PERCHAUDE : APPÂT À RENARD

 

         Tout le monde sait que la Perchaude était un poisson très méprisé avant les années 1960 et l’on en faisait de multiples usages, sauf pour la nourriture dans la plupart des cas. Mais comme l’on en apprend presque à tous les jours dans la vie, même si je fus pêcheur commercial pendant 32 ans, je n’étais absolument pas au courant d’un des usages de la Perchaude, lequel avait du sens avec la mauvaise réputation de ce produit aquatique en ces années d’avant 1960.

 

          La Perchaude, servant déjà à nourrir les chats, à remettre tout simplement à l’eau après la capture ou encore, en dernier recours, à tenter de manger avec délicatesse, à cause des nombreuses petites arêtes, trouva une autre utilité auprès d’un citoyen d’un des rangs de la municipalité de Yamachiche. En effet, à chacune de ses excursions de pêche à l’une des rivières ou au lac Saint-Pierre, notre homme ramenait toutes ses perchaudes, ainsi que tous ses autres poissons moins comestibles, pour les déposer dans une chaudière de tôle, laquelle était bien scellée avec son couvercle original, car il y avait intérêt à le faire soigneusement!

 

           Les poissons les plus populaires de l’époque correspondaient à la Barbotte brune, au Doré jaune, à la Barbue blanche, à l’Anguille d’Amérique et au Brochet du Nord, entre autres.
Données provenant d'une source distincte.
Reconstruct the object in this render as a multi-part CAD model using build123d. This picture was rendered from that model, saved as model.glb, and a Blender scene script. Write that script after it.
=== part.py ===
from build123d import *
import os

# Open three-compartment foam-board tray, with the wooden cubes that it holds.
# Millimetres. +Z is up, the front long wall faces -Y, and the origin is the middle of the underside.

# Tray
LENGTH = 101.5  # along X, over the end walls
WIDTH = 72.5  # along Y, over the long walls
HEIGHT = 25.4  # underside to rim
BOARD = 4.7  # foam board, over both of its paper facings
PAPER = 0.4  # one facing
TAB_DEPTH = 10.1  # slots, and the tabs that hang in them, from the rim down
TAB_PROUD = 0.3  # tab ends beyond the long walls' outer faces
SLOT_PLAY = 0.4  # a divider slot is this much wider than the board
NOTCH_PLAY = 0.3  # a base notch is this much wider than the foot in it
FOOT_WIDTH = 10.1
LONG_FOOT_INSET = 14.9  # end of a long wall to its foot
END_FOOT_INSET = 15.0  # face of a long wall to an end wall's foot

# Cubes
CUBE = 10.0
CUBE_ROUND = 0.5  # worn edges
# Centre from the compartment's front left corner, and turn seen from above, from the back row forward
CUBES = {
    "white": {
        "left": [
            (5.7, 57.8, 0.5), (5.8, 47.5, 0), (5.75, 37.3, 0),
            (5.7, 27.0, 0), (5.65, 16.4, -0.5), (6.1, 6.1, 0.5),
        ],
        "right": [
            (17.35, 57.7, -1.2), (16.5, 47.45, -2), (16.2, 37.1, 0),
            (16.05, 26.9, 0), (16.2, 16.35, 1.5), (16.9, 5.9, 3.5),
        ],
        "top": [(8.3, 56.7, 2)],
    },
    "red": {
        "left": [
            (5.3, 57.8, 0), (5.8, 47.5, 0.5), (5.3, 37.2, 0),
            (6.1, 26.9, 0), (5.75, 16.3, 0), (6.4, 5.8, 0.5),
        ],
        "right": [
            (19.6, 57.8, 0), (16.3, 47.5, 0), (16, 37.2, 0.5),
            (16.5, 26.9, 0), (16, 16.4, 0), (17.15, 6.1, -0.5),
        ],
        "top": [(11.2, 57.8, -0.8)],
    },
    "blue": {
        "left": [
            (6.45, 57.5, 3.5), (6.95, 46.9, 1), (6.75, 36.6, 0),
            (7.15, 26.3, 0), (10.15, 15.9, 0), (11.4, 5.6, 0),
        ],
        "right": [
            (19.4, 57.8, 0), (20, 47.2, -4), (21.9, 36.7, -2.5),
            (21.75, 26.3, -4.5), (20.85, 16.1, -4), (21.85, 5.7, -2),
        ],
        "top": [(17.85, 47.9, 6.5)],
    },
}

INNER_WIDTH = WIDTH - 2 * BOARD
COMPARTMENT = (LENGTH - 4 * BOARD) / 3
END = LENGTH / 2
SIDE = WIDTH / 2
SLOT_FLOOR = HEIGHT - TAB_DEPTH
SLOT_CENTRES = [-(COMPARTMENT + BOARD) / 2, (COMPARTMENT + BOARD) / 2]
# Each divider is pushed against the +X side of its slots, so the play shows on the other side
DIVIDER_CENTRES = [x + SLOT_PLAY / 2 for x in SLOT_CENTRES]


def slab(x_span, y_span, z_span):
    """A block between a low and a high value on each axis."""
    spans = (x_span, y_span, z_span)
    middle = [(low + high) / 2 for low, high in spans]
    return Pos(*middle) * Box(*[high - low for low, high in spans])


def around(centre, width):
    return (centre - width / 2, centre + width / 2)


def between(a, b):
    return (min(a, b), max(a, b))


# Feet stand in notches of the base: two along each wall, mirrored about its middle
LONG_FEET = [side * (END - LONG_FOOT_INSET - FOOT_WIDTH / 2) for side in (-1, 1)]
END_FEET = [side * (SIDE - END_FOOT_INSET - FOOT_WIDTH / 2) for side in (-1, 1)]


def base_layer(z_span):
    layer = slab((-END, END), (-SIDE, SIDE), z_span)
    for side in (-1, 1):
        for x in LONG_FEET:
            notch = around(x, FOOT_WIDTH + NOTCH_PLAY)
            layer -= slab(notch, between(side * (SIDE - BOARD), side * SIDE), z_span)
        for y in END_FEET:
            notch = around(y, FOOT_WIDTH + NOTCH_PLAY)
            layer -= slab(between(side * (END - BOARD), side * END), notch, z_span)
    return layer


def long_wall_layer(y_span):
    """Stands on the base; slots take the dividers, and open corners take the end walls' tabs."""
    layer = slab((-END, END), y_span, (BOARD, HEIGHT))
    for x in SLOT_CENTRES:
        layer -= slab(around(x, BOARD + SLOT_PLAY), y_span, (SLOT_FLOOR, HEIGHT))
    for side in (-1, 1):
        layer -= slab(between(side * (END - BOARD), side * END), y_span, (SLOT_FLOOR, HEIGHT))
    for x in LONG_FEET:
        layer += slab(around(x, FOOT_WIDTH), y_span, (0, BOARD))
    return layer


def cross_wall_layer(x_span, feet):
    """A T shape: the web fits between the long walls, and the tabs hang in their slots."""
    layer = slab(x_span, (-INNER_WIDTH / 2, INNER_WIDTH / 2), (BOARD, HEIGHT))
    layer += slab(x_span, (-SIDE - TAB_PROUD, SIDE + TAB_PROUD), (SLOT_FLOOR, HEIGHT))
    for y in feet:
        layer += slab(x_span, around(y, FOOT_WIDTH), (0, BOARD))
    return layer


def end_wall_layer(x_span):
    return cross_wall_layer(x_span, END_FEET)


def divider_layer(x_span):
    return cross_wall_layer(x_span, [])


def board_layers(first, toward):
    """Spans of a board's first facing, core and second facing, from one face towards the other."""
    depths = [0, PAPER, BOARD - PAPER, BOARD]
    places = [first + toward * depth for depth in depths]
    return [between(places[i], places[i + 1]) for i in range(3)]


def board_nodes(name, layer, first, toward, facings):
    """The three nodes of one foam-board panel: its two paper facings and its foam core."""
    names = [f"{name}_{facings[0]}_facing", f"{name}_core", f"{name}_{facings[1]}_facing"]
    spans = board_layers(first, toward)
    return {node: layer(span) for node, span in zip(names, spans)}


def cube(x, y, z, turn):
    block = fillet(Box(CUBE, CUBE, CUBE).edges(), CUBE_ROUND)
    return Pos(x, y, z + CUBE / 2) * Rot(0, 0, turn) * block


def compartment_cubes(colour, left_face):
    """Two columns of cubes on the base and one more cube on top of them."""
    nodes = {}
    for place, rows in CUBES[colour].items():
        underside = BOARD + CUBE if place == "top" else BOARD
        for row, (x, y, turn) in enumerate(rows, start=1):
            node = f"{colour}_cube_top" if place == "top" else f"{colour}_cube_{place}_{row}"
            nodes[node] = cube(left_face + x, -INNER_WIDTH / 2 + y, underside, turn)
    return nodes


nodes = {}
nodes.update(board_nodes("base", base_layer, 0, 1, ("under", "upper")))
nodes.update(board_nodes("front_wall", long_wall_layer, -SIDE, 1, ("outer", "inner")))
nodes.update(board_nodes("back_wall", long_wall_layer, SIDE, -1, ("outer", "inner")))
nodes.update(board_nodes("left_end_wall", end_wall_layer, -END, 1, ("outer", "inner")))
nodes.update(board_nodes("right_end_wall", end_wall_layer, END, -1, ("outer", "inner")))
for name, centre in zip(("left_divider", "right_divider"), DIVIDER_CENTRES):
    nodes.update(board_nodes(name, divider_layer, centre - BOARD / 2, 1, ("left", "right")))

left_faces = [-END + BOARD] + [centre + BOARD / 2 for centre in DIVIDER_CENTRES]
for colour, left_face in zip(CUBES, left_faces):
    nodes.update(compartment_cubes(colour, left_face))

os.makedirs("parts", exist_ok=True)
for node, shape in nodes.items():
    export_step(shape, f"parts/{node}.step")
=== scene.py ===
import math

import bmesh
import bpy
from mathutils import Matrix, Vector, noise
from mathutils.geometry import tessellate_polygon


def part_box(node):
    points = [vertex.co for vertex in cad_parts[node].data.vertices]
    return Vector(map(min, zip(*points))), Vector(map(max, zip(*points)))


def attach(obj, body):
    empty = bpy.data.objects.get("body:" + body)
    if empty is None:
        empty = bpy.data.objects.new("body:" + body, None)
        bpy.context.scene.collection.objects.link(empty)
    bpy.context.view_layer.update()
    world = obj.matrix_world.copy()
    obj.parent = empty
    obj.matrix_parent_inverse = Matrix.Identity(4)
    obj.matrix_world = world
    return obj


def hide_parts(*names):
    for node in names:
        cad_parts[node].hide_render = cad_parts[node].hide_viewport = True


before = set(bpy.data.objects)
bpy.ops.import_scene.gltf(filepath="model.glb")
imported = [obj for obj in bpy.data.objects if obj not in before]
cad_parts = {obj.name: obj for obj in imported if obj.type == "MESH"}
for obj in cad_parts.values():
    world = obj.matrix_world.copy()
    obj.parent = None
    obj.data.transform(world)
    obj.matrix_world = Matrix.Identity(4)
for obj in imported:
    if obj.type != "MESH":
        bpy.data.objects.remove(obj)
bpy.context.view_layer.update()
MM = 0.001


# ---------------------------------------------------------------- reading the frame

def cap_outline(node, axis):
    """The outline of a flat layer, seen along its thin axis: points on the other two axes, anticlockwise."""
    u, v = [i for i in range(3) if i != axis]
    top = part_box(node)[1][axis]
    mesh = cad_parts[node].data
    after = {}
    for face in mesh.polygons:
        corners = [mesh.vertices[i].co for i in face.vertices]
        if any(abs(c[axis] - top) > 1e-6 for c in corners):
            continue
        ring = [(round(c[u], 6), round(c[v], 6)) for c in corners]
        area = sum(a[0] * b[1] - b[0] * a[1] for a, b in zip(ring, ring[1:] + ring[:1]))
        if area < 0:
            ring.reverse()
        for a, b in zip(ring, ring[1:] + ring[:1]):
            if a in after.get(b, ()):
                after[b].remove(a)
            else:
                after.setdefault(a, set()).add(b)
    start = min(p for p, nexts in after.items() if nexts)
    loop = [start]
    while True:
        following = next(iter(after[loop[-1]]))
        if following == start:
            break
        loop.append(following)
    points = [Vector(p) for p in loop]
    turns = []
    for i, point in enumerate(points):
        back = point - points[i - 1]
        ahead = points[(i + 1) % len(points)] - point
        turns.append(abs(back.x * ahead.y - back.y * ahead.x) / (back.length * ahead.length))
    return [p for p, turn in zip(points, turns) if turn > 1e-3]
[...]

Inutile de dire que le fameux Crapet-soleil se ramassait lui aussi dans la chaudière de fermentation, ce, afin de fabriquer de l’appât à renard; ce récipient, spécial  en vertu de son contenu nauséabond, se retrouvait toujours au bout de la grange, soit celui qui était le plus loin de la maison!

 

            Lorsque la saison de la chasse au renard débutait, notre cultivateur préparait ses parts de poissons pourris qui sentaient à des milles à la ronde, attirant le plus récalcitrant des renards et aussi rusé qu’il pouvait être, il ne pouvait certainement pas résister à cet excellent mélange dont la Perchaude faisait partie : le renard a compris bien avant nous la valeur de cette chair de poisson (même s’il n’a jamais été difficile pour la qualité de sa viande!). Celui qui avait la responsabilité d’ouvrir chacune des chaudières devait déguerpir dans les secondes suivantes s’il ne voulait pas perdre conscience en respirant les vapeurs toxiques et très puantes.

 

            Ce fermier-cultivateur-pêcheur-chasseur obtenait de bons résultats avec cet appât de son cru, car il répéta l’expérience pendant plusieurs années. Dire que maintenant, la Perchaude se vend à prix d’or; notre pêcheur du temps n’agirait sûrement pas de la même façon, s’il vivait aujourd’hui, parce qu’il commencerait probablement par la savourer, en sachant que ses filets sont savoureux et surtout, sans arêtes.